Perhaps something like Journal Article Tag Suite (JATS) could be considered. For Aletheia, the permissive Journal Archiving and Interchange set is probably sufficient. This would also help interoperability with sciencefair (aletheia-foundation/aletheia-admin#50).
@robsyme good call. My brief research at the beginning of scoping Aletheia flagged Dublin Core as one commonly used global standard, but this is a section I want to rely more on the opinions of people actually publishing in academia to ensure we use a schema that's practical and widely used.
I'm happy to run with JATS if people feel this is the best way forward. The topic will still remain open for a while, once we start coding up the upload interface that allows metadata submission we will have a call and nut out all the different requirements.
@KadeMorton tbh, most people publishing have no idea which data formats are used. With us, it all word or pdf. Sometimes latex and then pdf, depending on department. But that is given to publisher or open access provider or whatever. How they process it is generally not known. I think anything that is compatible with PKP OJS is probably good, as compared to looking towards proprietary publishing tools. Personally, I have not seen JATS being very prevalent in social sciences. Take as example policyreview.info a well known/funded open access journal. I really tried, but could not find anything about JATS. Similar for many law or policy publications. (though I didn't conduct an exhaustive study ofc)
We're at danger of conflating two issues here - the first is the data format of the publication itself. I agree with @step21 that we should make it as easy as possible for submitters (Word/PDF). The second issue is how/if we encode metadata (authors, keywords, citations, etc) that accompanies the submission.

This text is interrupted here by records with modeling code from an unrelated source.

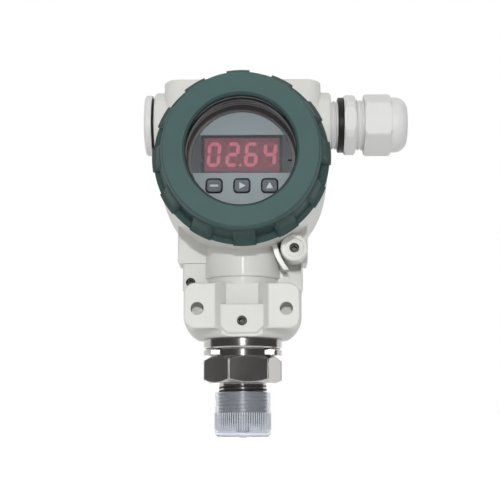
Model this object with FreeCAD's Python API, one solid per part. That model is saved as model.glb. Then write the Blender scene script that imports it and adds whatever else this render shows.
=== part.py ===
"""Head-mounted pressure transmitter with a local LED indicator.

Millimetres. The origin is on the axis of the process connection, at the sealing shoulder where the
hexagon meets the male thread. +Z points up to the housing, -Y to the front (the window) and +X to
the cable gland.
"""
import FreeCAD, Part
import math
import os
from FreeCAD import Vector

# Clearances
EASE = 0.1            # between pieces that turn or slide on each other
SET = 0.05            # between pieces that are screwed or pushed together for good
TOUCH = 0.05          # between flat faces of pieces that come apart

# Process connection: one turned stainless bar
THREAD_R = 10.0
THREAD_LENGTH = 18.0
NIPPLE_R = 3.0
NIPPLE_LENGTH = 2.6
PRESSURE_BORE_R = 1.5
HEX_FLATS = 29.0
HEX_HEIGHT = 11.2
HEX_CHAMFER = 1.6
HEX_TURN = 10.5       # degrees that one corner stands away from the X axis
WAIST_R = 13.5
WAIST_HEIGHT = 3.2
EAR_HEIGHT = 2.3
EAR_GAP = 0.4
EAR_HALF_WIDTH = 9.8
COLLAR_R = 16.7
COLLAR_HEIGHT = 7.4
COLLAR_CHAMFER = 0.6
SPIGOT_R = 13.2
SPIGOT_HEIGHT = 14.5
SEAL_GROOVE_R = 11.7
SEAL_GROOVE_WIDTH = 2.0
CAPSULE_R = 9.5
CAPSULE_HEIGHT = 9.0
CAPSULE_FLOOR = 6.0   # above the shoulder
HEADER_THICKNESS = 1.6

# Thread protection cap
CAP_EASE = 0.65
CAP_WALL = 1.15
CAP_TOP = -3.7
CAP_FLOOR = 1.6
CAP_SEAT_GAP = 0.3
GATE_R = 1.6
GATE_HEIGHT = 0.4

# Housing: barrel, head block with the cable entries, neck and base
BARREL_Z = 91.1
BARREL_FRONT = 28.0   # distances towards the front are positive
BARREL_BACK = -34.0
COVER_THREAD_R = 32.0
COVER_THREAD_LENGTH = 11.0
BARREL_RIM = 3.3      # wall round the thread at the front
BARREL_DRAFT = 1.7    # the barrel is this much thicker at the back
CAVITY_STEP = 2.5     # the cavity is this much narrower than the thread
HEAD_INSET = 1.9      # the head block's sides stand this far inside the front of the barrel
HEAD_HALF_DEPTH = 16.0
HEAD_WALL = 2.3       # over the bosses
HEAD_CORNER = 7.0      # seen from above
HEAD_EDGE = 1.2
ENTRY_RISE = 21.1     # above the barrel's axis
ENTRY_WALL = 4.0
ENTRY_PROUD = 4.4     # a boss stands out of the head block by this
ENTRY_THREAD_R = 10.0
ENTRY_THREAD_LENGTH = 14.0
ENTRY_WAY_R = 8.5
STEP_RISE = 7.9       # the partition between the compartments is stepped this far above the axis
STEP_WALL = 3.0
FRONT_WALL_AT = 12.5
WALL = 2.5
BACK_WALL_AT = -9.0
NECK_R = 15.5
NECK_RING_R = 16.3
NECK_RING_RISE = 2.9  # above the drum
NECK_WAY_R = 6.0
BASE_R = 25.1
BASE_FOOT_R = 19.6
BASE_BOTTOM = 18.7
BASE_TOP = 41.2
PAD_FRONT = 24.0
PAD_INNER = 10.9
PAD_OUTER = 23.8
PAD_SLOPE = 4.2
PAD_BOTTOM = 21.6
PAD_DROP = 0.8        # below the drum's top
PAD_CORNER = 4.6
PAD_EDGE = 0.8
BRACKET_HOLE_R = 2.7
BRACKET_HOLE_DEPTH = 7.5
BRACKET_HALF_SPACING = 18.25
BRACKET_HOLE_Z = 29.8
BIB_FRONT = 20.0
BIB_HALF_WIDTH = 9.2
BIB_BOTTOM = 20.0
BIB_TOP = 32.2
BIB_CHAMFER = 3.0
BIB_PROUD = 0.8         # in front of the recess between the pads
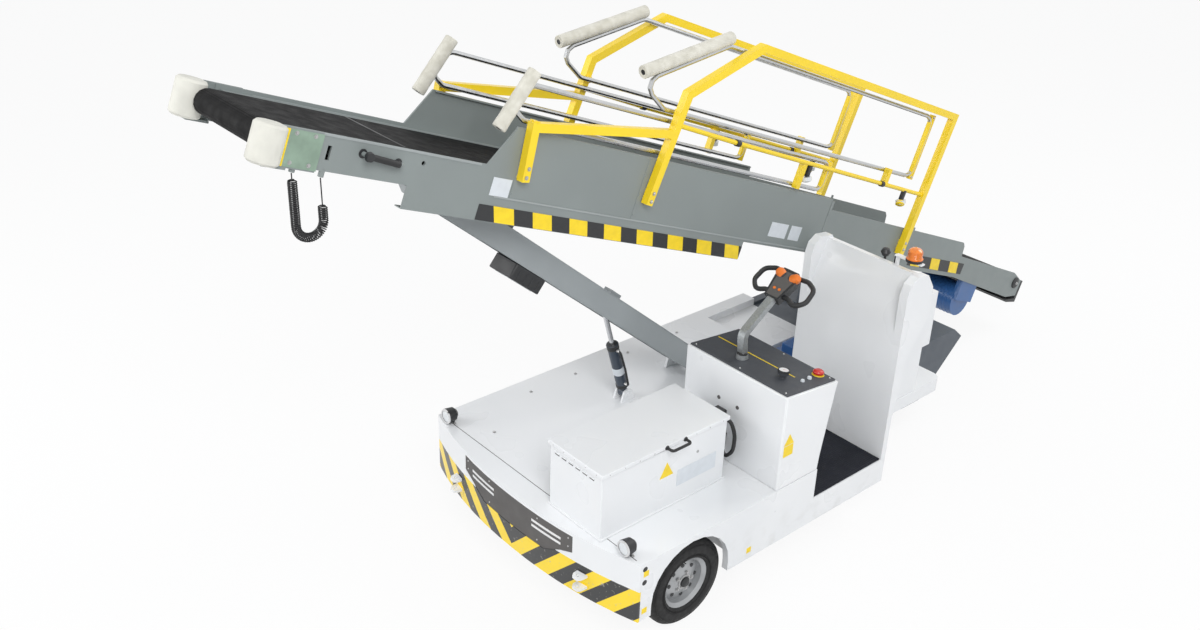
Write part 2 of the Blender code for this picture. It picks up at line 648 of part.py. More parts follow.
box("drive_motor", (REAR_X + BEAM_HALF + GAP, REAR_X + 0.33), (-0.14, 0.14), (0.17, 0.42 - GAP))

wheels = (
    # word, x, y, side
    ("front_left", FRONT_X, FRONT_Y, 1),
    ("front_right", FRONT_X, -FRONT_Y, -1),
    ("rear_left", REAR_X, REAR_Y, 1),
    ("rear_right", REAR_X, -REAR_Y, -1),
)
h = TYRE_W / 2
WHEEL_STEPS = 28
for word, wx, wy, s in wheels:
    centre = (wx, wy, TYRE_R)
    turned(
        f"tyre_{word}",
        [
            (-h * 0.82, RIM_R + GAP),
            (-h, RIM_R + 0.03),
            (-h, TYRE_R - 0.045),
            (-h * 0.6, TYRE_R),
            (h * 0.6, TYRE_R),
            (h, TYRE_R - 0.045),
            (h, RIM_R + 0.03),
            (h * 0.82, RIM_R + GAP),
        ],
        centre,
        (0, s, 0),
        WHEEL_STEPS,
    )
    # along is out from the middle of the tyre: rim band, dished disc and hub
    turned(
        f"rim_{word}",
        [
            (-h * 0.82, RIM_R),
            (h * 0.82, RIM_R),
            (h * 0.60, RIM_R - 0.024),
            (h * 0.16, RIM_R - 0.030),
            (h * 0.30, RIM_R - 0.055),
            (h * 0.62, 0.050),
            (h * 0.66, STUB_R + 2 * GAP),
            (-0.022, STUB_R + 2 * GAP),
            (-0.022, 0.060),
            (0.000, RIM_R - 0.055),
            (-0.010, RIM_R - 0.036),
            (-h * 0.82, RIM_R - 0.014),
        ],
        centre,
        (0, s, 0),
        WHEEL_STEPS,
    )

# ---------------------------------------------------------------- conveyor, drawn flat about its pivot

conveyor = []


def on_conveyor(obj):
    conveyor.append(obj)
    return obj


def yy(out):
    return CONV_Y + out


def tail_n(s, n):
    """Behind the raised panels the belt runs down a little."""
    if s >= PANEL_REAR_S:
        return n
    return n - REAR_DROP * (PANEL_REAR_S - s) / (PANEL_REAR_S - REAR_ROLLER_S)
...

Sorry for that @robsyme Of course, internally, Aletheia could/should use whichever is easiest/best. So let's say JATS. When parsing uploads/sources however, it should be able to parse whatever is available, no? Additionally, to clarify: Quick research suggests, that whereas JATS is a specific xml format, dublin core is more of a schema/vocabulary or standard of which features should be represented in metadata. For more info see https://www.ncbi.nlm.nih.gov/books/NBK100491/ https://en.wikipedia.org/wiki/Dublin_Core
FYI, I am keeping an eye on this discussion but waiting until we are at the implementation stage to get stuck in.
Keen to watch further discussions. @step21 if you want to jump into our slack drop me a line on [email protected]
We have shifted this issue to Aletheia 2.0 as it's not really an MVP feature.